• _TASK INSTRUCTIONS_:
Each line should be copied exactly.

********

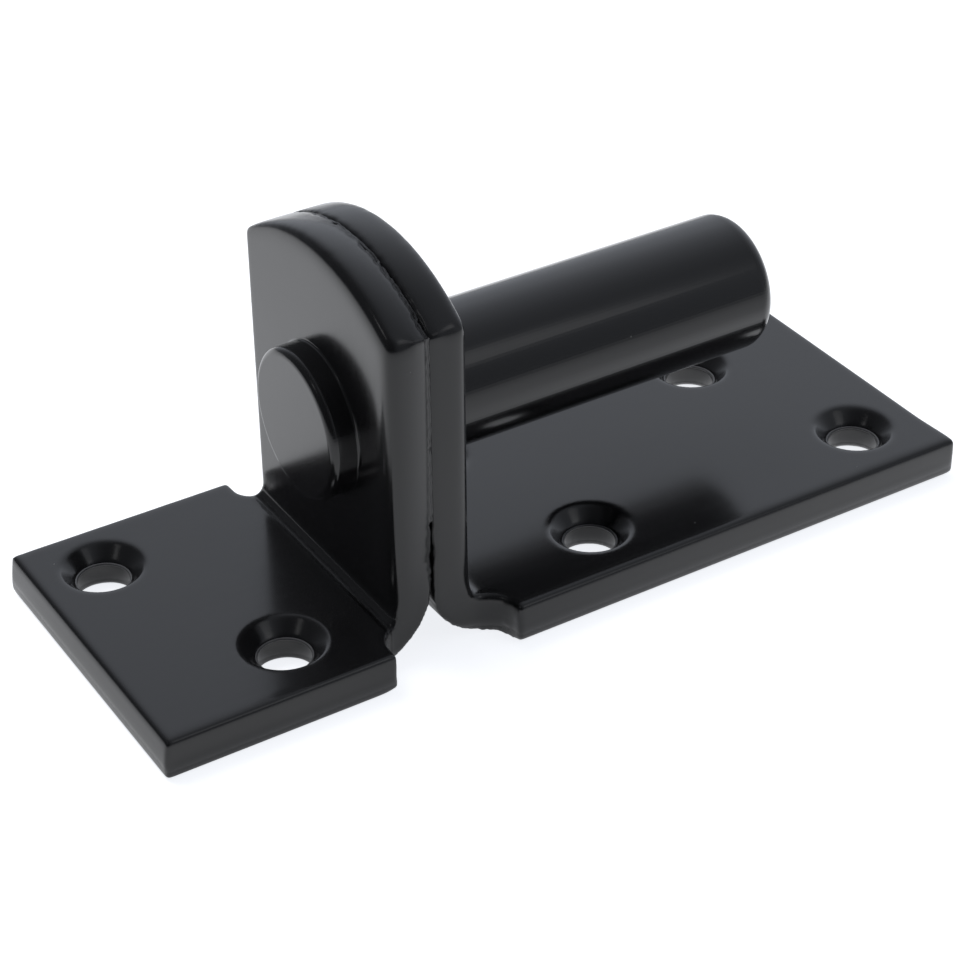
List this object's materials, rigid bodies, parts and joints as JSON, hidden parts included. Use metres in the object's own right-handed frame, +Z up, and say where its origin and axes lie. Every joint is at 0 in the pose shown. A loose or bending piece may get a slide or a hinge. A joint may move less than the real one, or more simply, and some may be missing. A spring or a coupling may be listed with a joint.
{
  "type": "gate hinge pin",
  "caption": "Gate hinge pin: bent plates with countersunk screw holes stand back to back, and a round pin through their arched upstands reaches out over the longer plate.",
  "frame": {"origin": "centre of the footprint, on the underside of the plates", "axes": "+X along the pin, from the short plate towards the pin's free end; +Z up off the plates; +Y to the far side"},
  "size_m": [0.1036, 0.0386, 0.0444],
  "materials": {
    "plate_coat": "semi-gloss black coating",
    "pin_coat": "semi-gloss black coating"
  },
  "bodies": {
    "root": {"short_plate": "plate_coat", "long_plate": "plate_coat", "hinge_pin": "pin_coat"}
  },
  "joints": []
}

********

• _WRITTEN SOLUTION_:
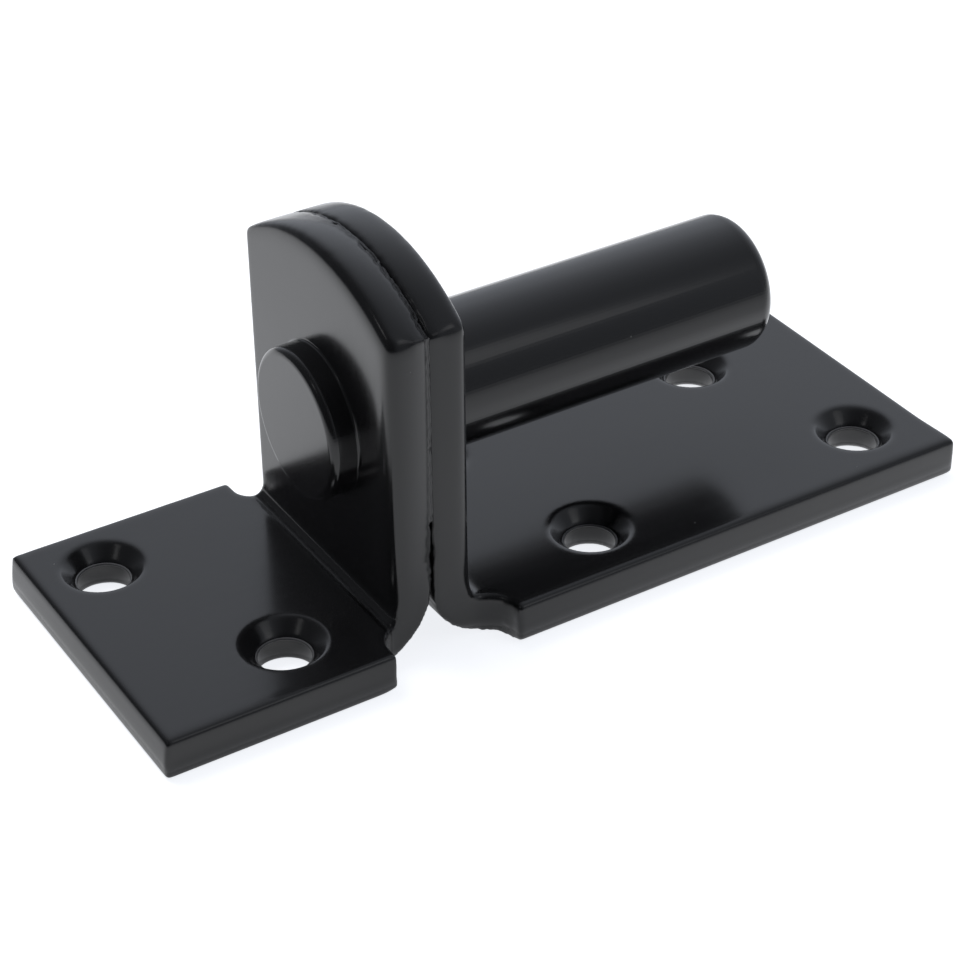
List this object's materials, rigid bodies, parts and joints as JSON, hidden parts included. Use metres in the object's own right-handed frame, +Z up, and say where its origin and axes lie. Every joint is at 0 in the pose shown. A loose or bending piece may get a slide or a hinge. A joint may move less than the real one, or more simply, and some may be missing. A spring or a coupling may be listed with a joint.
{
  "type": "gate hinge pin",
  "caption": "Gate hinge pin: bent plates with countersunk screw holes stand back to back, and a round pin through their arched upstands reaches out over the longer plate.",
  "frame": {"origin": "centre of the footprint, on the underside of the plates", "axes": "+X along the pin, from the short plate towards the pin's free end; +Z up off the plates; +Y to the far side"},
  "size_m": [0.1036, 0.0386, 0.0444],
  "materials": {
    "plate_coat": "semi-gloss black coating",
    "pin_coat": "semi-gloss black coating"
  },
  "bodies": {
    "root": {"short_plate": "plate_coat", "long_plate": "plate_coat", "hinge_pin": "pin_coat"}
  },
  "joints": []
}